13 thoughts on “Indicting for a Misdemeanor in Superior Court After a Grand Jury Presentment”

    • Because the presentment and indictment procedure for a misdemeanor places that misdemeanor within the original jurisdiction of superior court, I believe that the discovery statutes in Article 48 of Chapter 15A apply. See G.S. 15A-901.

  1. Are a defendant’s constitutional protections violated where the state prosecutes one defendant by presentment while others similarly situated are prosecuted in district court?

    Did the GA in enacting the Motor Vehicle Drivers Protection Act of 2006 intend to remove DWIs from this method of prosecution?

  2. Prosecutors have broad discretion whether to prosecute a person with a crime. A defendant seeking to dismiss a charge based on selection prosecution has the burden to prove that (1) the defendant had been selected for prosecution while others similarly situated who committed the same acts have not been prosecuted; and (2) the discriminatory selection for prosecution was invidious and done in bad faith, resting on such impermissible considerations as race, religion, or the desire to prevent the defendant’s exercise of constitutional rights. State v. Pope, 213 N.C. App. 413 (2011); State v. Davis, 96 N.C. App. 545 (1989). Your question is even narrower than selective prosecution, namely the method by which a DWI charge was brought. I doubt that North Carolina appellate courts would likely recognize such a challenge or, if they did, would impose an extraordinary burden on a defendant beyond that required by a selective prosecution challenge, to justify a dismissal based on the method by which a charge was brought.

    The Motor Vehicle Drivers Protection Act of 2006, as it apparently relates to your question, essentially enlarged the State’s opportunity to seek superior court review of a defendant’s motions to dismiss and suppress evidence in district court in DWI cases. I do not believe there is any basis to successfully challenge the State’s authority under G.S. 15A-641(c) to charge a misdemeanor through the presentment process, based on the enactment of this 2006 act. North Carolina appellate courts do not generally recognize a repeal or amendment of a statute through implication. If the North Carolina General Assembly in 2006 had intended to bar a DWI charge brought through the presentment process, it would have amended G.S. 15A-641(c) or amended or enacted another statute to do so.

  3. A presentment must be “made on its own motion” (meaning on the grand jury’s own motion as opposed to on the suggestion/motion of a prosecutor or prosecutor’s agent). § 15A-641. If the presentment is made by motion from a prosecutor or prosecutor’s agent (a “draft presentment” as you wrote above), then by definition the result is not a presentment. It is perhaps a defective indictment. The crucial element making a presentment a presentment is that the presentment is made on the grand jury’s own motion, not at anyone else’s suggestion. Am I misreading the statute? (It appears to be written in English.)
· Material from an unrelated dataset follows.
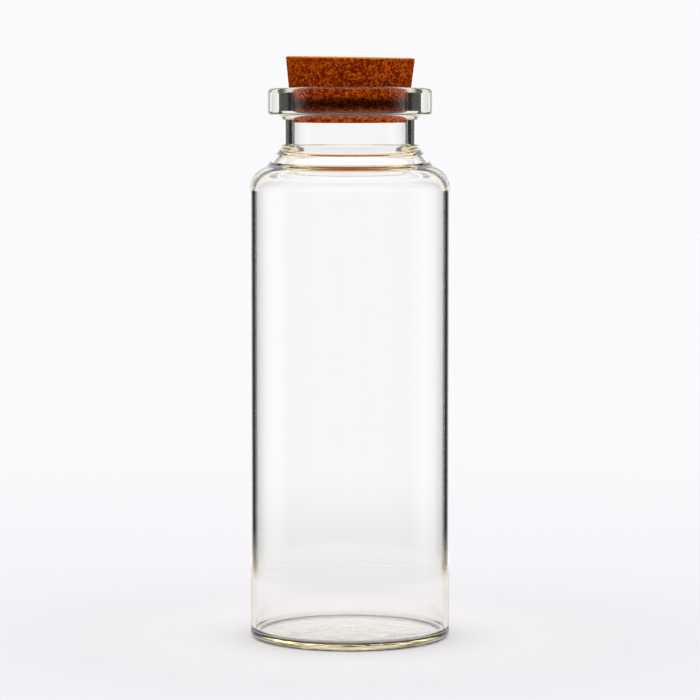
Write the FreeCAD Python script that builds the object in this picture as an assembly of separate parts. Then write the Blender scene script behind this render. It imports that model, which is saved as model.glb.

    • Bob emailed the following response to this comment: G.S. 15A-641 needs to be read together with the provision in G.S. 15A-628(a)(4), which in pertinent part states, “An investigation may be initiated upon the concurrence of 12 members of the grand jury itself or upon the request of the presiding or convening judge or the prosecutor (underling added).” Thus, an investigation possibly leading to the issuance of a presentment may be initiated by the request of a prosecutor. A prosecutor who provides the grand jury with a draft of a presentment merely provides the grand jury with proposed language for a presentment if the grand jury decides to issue one. The actual presentment is a legal document that was “made on its own motion” and “filed with a superior court” as described in G.S. 15A-641(c).

  4. God forbid that grand jurors, at least of the caliber we see in rural counties, take it upon themselves to initiate charges. the grand jury pool in Macon and Jackson Co.’s are made up of the most pliable and uneducated people imaginable. I hate to call people rubes, but after seeing cases of indictments where it was totally improper and a simple knowledge of the English language would have precluded action on their part, I do not feel it unfair.

    Prosecutors for the most part have no qualms about seeking indictments when they know that it is improper, and when jurors are nothing but rubber stamps justice is denied. for example, I know of a case where a defendant denied all charges and refused a plea deal. His attorney wrote up statements ” denying all allegations” and directed the defendant to take them to a notary to sign. The prosecutor, along with a now disgraced detective, decided that since the defendant had denied ” all allegations ‘ in the warrant affidavit and charges, then he must have been denying that he lived at his address!! Thats right..because the defendants name and address were listed as foundational info at the beginning of the affidavit narratives, they convinced a grand jury that the defendant must have been denying that he lived at the address listed! they might as well have sought an indictment claiming that he was denying his name as well..unreal. So the defendant, out on bail, was rearrested at night during a power outage, with his disabled kids at home, selectively, and charged with perjury for this spurious charge. Pure retribution, totally improper and morally beyond any justification. Afetr sitting in jail for two days, the defendant finally reached his attorney, who went to the head DA and advised him of the outrage. The DA ordered the local DA off all cases faced by the defendant and ordered the defendant realeased on recognizance. Hiowever, just to show how morally bankrupt DA’s are in general, the new DA on the case insisted that the defendant sign a statement admitting that he lived at his address! The DA said that should the defendant fail to do so, he would seek more indictments for perjury based on the fact that several copies of the affidavits had been signed..threatening to commit more abuses of a grand jury just to try and sustain the illusion that the defendant had in some way been at fault or had been denying his address. How do these guys look in the mirror in the morning? The detective involved was finally fired for his many abuses of the law and the defendant was finally convinced to take a 90-96 deal for one charge to end the nightmare. As long as prosecutors have immunity, we will see such abuses of the law.

    Had ONE grand juror had the brains to say ” Hey, the man’s name and address are not allegations but a statement of fact to identify who he is ” there never would have been an indictment at all. Not knowing the difference between an allegation of criminal conduct and the informational introduction of who an accused is and where he lives at the beginning of the narrative is common for the jurors, most of whom do not even have a basic comprehension of common terms and how they apply. Putty in the hands of a corrupt DA…what a shame.

  5. Why is Grand Jury Sessions private, and records are sealed from the public and the defendants involved, as well cant be supeoaned for future court proceeding, and appeals. Does this not violate the rights of individuals as within constitution. Have there been any Suspreme court recent ruling that Grand Jury action is unconstitutional, which I thing legally would be.